51 So. 677 | La. | 1910
The indictment against defendant charged him with keeping a grog and tippling shop and with retailing liquors without a license.
He was tried and found guilty.
The court condemned him to pay a fine of $350 and costs, and in default of' payment to imprisonment for 12 months in the parish jail.
He appeals.
The first point before us for decision grows out of objection to testimony on the ground that, the state proved only an offer or an attempt to sell intoxicating liquors.

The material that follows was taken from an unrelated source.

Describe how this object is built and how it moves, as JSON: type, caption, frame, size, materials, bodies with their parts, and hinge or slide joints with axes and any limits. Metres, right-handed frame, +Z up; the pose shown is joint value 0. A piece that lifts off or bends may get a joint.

During the trial the accused moved the court to find him not guilty and discharge him from custody, as the proof introduced did not, as he stated, show a sale of intoxicating liquors, nor the keeping of a grog or tippling shop, and that a mere attempt to do either is no offense.
The court overruled the motion.
It was to this ruling that the' bill of exceptions was taken.

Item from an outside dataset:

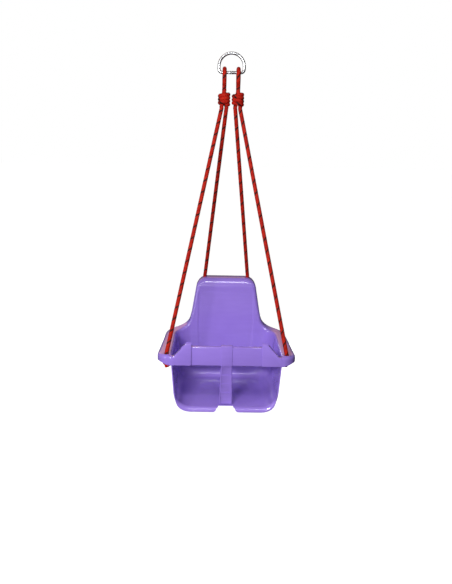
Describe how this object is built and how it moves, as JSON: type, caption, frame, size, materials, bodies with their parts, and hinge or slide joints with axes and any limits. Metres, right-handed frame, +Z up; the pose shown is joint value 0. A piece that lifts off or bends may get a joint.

The court made the following. part of the bill of exceptions:
“I overrule the objection, because evidence not only shows an offer to sell, but I believe proves beyond a reasonable doubt that there was an actual sale, and for this reason conviction was entered, and a new trial denied.”
The point at issue is whether the evidence was sufficient to satisfy the trial judge of the guilt beyond a reasonable doubt.
The issue relates to the verdict, as. to which learned counsel for the accused say there was no testimony sustaining the charge.
But there was evidence, and under the law the trial judge is intrusted with deciding as to whether there was sufficient evidence. He is the judge as to its sufficiency or insufficiency.
Repeatedly this court has decided that in a criminal case it would not consider the evidence of guilt or innocence on appeal. State v. Ware, 43 La. Ann. 401, 8 South. 878.
No jurisdiction to review the facts on appeal, so as to decide as to the correctness or incorrectness of the verdict. State v. Jones, 44 La. Ann. 1121, 11 South. 827.
This was reiterated in State v. Green, 111 La. 89, 91, 35 South. 396; State v. Maloney,
Without wishing to depart in the least from the ruling in these decisions, we have -no objection to state that — arguendo, it is urged — under an indictment for keeping a grog and tippling shop without a license, proof of an offense sometimes characterized as “bootlegging” is not admissible.
That point is not before us in legal form.
As just stated, we have no good reason to withhold the statement that liquor selling may be presumed from facts and circumstances.
The offense may be made out by circumstantial evidence, without proof of a direct sale.
That was the point of difference between plaintiff and defendant. While there was no direct evidence, the court found from facts and circumstances, growing out of the possession of liquor and other facts, that there was guilt.
We must decline to interfere with the sentence.
For reasons assigned, sentence and judgment are affirmed.